Verily I say unto you, Latter-day scripture and practice provide remarkable avenues for seeking this Jesus. What is it like to have him as a literal spirit brother? What does it mean that he used his own heart, might, mind and strength—not just the spiritual understanding available to him—to experience all our misery? How did it feel to see him smile (an event recorded only in the Book of Mormon)? And this question at the very heart of atonement, which hopefully a few disciples asked him after the resurrection: What was all that suffering like for you? It is his brief and breathtakingly personal reflection, recorded 1800 years later in the Doctrine and Covenants, that modern disciple and Latter-day Saint author Darlene Young offers in her poem “Gethsemane”:
Forever after,
he would say very little about it.
Only: shrink.
Only: nevertheless.
One gift of continuous revelation is such glimpses into the Savior’s soul.

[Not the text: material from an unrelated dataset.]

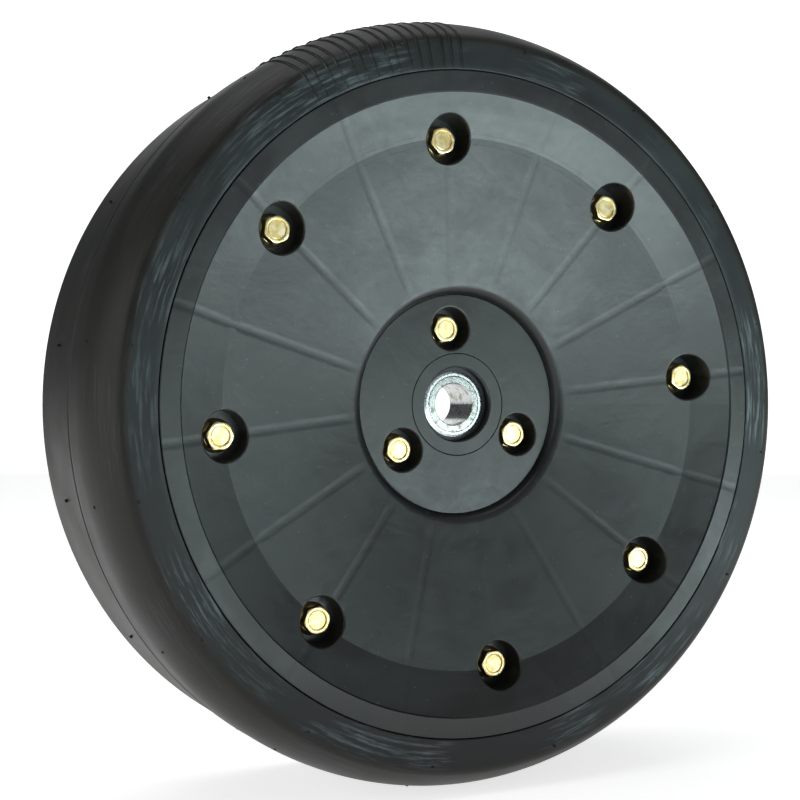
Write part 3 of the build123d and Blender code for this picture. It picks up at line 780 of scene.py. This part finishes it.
def stage_plane(name, size, place, turn, brightness):
    """A large plane that isn't part of the wheel."""
    deselect_all()
    bpy.ops.mesh.primitive_plane_add(size=size, location=place, rotation=turn)
    plane = bpy.context.object
    plane.name = name
    paper, shader = new_finish(name + "_paper", {"Roughness": 0.9, "Base Color": colour("#f4f4f2")})
    rays = add(paper, "LightPath").node.outputs
    seen = add(paper, "Math", rays["Is Camera Ray"], rays["Is Glossy Ray"], operation="MAXIMUM")
    seen = add(paper, "Math", seen, rays["Is Transmission Ray"], operation="MAXIMUM")
    shader.inputs["Emission Color"].default_value = (1, 1, 1, 1)
    feed(shader, Emission_Strength=add(paper, "Math", seen, brightness, operation="MULTIPLY"))
    plane.data.materials.append(paper)
    return plane


stage_plane("floor", 12, (0, 0, FLOOR_Z), (0, 0, 0), FLOOR_BRIGHTNESS)
stage_plane("backdrop", 3.0, (1.48, 3.05, 1.29), (radians(90), 0, radians(-26.4)), 1.0)
print("floor at", FLOOR_Z)

# %% Lamps and world
def soft_lamp(name, place, aim, size, power, tint="#ffffff"):
    """A square softbox at a place, aimed at a point."""
    light = bpy.data.lights.new(name, "AREA")
    light.shape = "RECTANGLE"
    light.size, light.size_y = size
    light.energy = power
    light.color = colour(tint)[:3]
    lamp = bpy.data.objects.new(name, light)
    bpy.context.scene.collection.objects.link(lamp)
    lamp.location = place
    lamp.rotation_euler = (Vector(aim) - Vector(place)).to_track_quat("-Z", "Y").to_euler()
    return lamp


WALL_GREY = "#9aa0a4"
WALL_BRIGHTNESS = 0.3
soft_lamp("overhead", (0, 0.3, 2.4), (0, 0, 0), (3.0, 3.0), 26)
light_table = soft_lamp("light_table", (0.93, -1.72, -0.19), (0.93, -1.72, 1), (1.0, 2.9), 68, "#dcf4f4")
light_table.rotation_euler = (radians(180), 0, radians(28.7))
soft_lamp("front_card", (0.4, -1.3, 0.75), (0.2, 0, 0), (2.4, 1.2), 2.7)
soft_lamp("left_box", (-1.5, -0.06, 0.35), (0, -0.06, 0.35), (1.1, 0.9), 5.6)
world = bpy.data.worlds.new("studio_walls")
world.use_nodes = True
walls = world.node_tree.nodes["Background"]
seen = add(world, "LightPath")
feed(walls, Color=add(world, "MixRGB", seen, WALL_GREY, "#ffffff"),
     Strength=add(world, "MapRange", seen, 0.0, 1.0, WALL_BRIGHTNESS, 1.0))
bpy.context.scene.world = world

Another is his practical advice. In the Doctrine and Covenants, the Lord details plans for cities and dimensions of temples, and one Sunday before church he offers Joseph Smith the sound counsel to make his own grape juice for the sacrament, or just use water, instead of buying wine—thus the title of this magazine issue. In these works of biblical water into wine and restoration wine into water, in the miraculous and the mundane, Latter-day poets witness a voice that calls sheep by name and encircles the world in his fold.